5) convert to back to feet
0.563 m * (3.28 ft/m) = 1.85 ft*


* (If you use the 1,242,000 joules given in the "How much energy..." link you get 1.3 ft)

I love it! :hugs:
 
Given that someone on another forum, who correctly identified that the tank went into the ceiling before the info was in the media, and that someone hoped to get photos of the scene . . .

. . . that someone said, they haven't found the valve. I suggest it was the valve they looked for, and perhaps there was a stage on it, so the word regulator came up.

IF this guy indeed stole to support his scuba, this lends credence to the possibility that he would know the tank was 6351 but chose to continue using it. IMO.
 
No, I put the reg on just before leaving the house. Saves time and helps ensure Oxygen service rating doesn't get compromised in the (sometimes dirty) truck or on the (sometimes dirty) boat. I'd much rather have a deco bottle o-ring go flat than accidentally get a little oil on it that I don't notice.
In this case the tank's sitting beside my desk 'cause I was sucking on it a bit after mowing the lawn :)
(hey, I admit it, I'm an old fart and occasionally overdo that working-in-the-heat thing)
Rick
Something you learned from TV sports, that's been proven to not work...?? :confused:
 
I read int that same article that the compressed gas in an AL80 could lift four locomotives 1 foot off the ground. :shocked2:
More reasonable that the energy stored in a full tank is similar to the potential energy of 4 locomotives sitting 1 ft off the ground (I heard it was a fire truck X feet off the ground - can't recall X but it was several feet). The pic of the SUV where the tank exploded inside handily illustrates just how inadequate an exploding tank is from being able to lift 4 locomotives off the ground.
 
More reasonable that the energy stored in a full tank is similar to the potential energy of 4 locomotives sitting 1 ft off the ground (I heard it was a fire truck X feet off the ground - can't recall X but it was several feet). The pic of the SUV where the tank exploded inside handily illustrates just how inadequate an exploding tank is from being able to lift 4 locomotives off the ground.

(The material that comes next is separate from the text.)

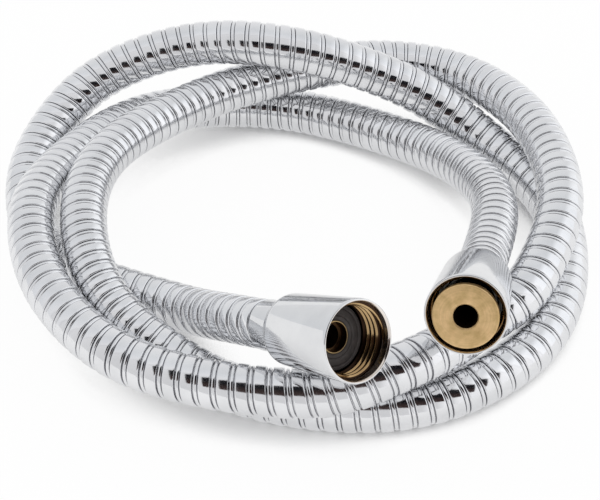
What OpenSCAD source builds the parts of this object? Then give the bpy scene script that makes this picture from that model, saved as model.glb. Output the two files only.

Yes, yes, I know. It's a lot of energy.
 
A few new twists in that article.



Is it just me, or is that an odd way to put it: That the regulator was missing from the tank.

I've only rented tanks so in that case of course I set them up when I get to the site, but if one is getting tank(s) ready for a dive at home, and going to put them in the car to drive to the dive site, would one normally mount the reg to the tank then? Would it be different for a stage/pony/deco bottle?

I can see the investigators wanting the regulator for various reasons; it just struck me funny that they made it sound like they expected it to have been mounted to the tank. Maybe just an odd wording in the article :dontknow: Or maybe people normally do mount the reg to a stage or pony before leaving home and I don't know about it since I don't own my own tanks (?).

Thanks for posting the new article, Don.

Blue Sparkle

I thought that was weird, too. I set up my gear at the dive site.
 
"Valve" is also a Britishism for regulator.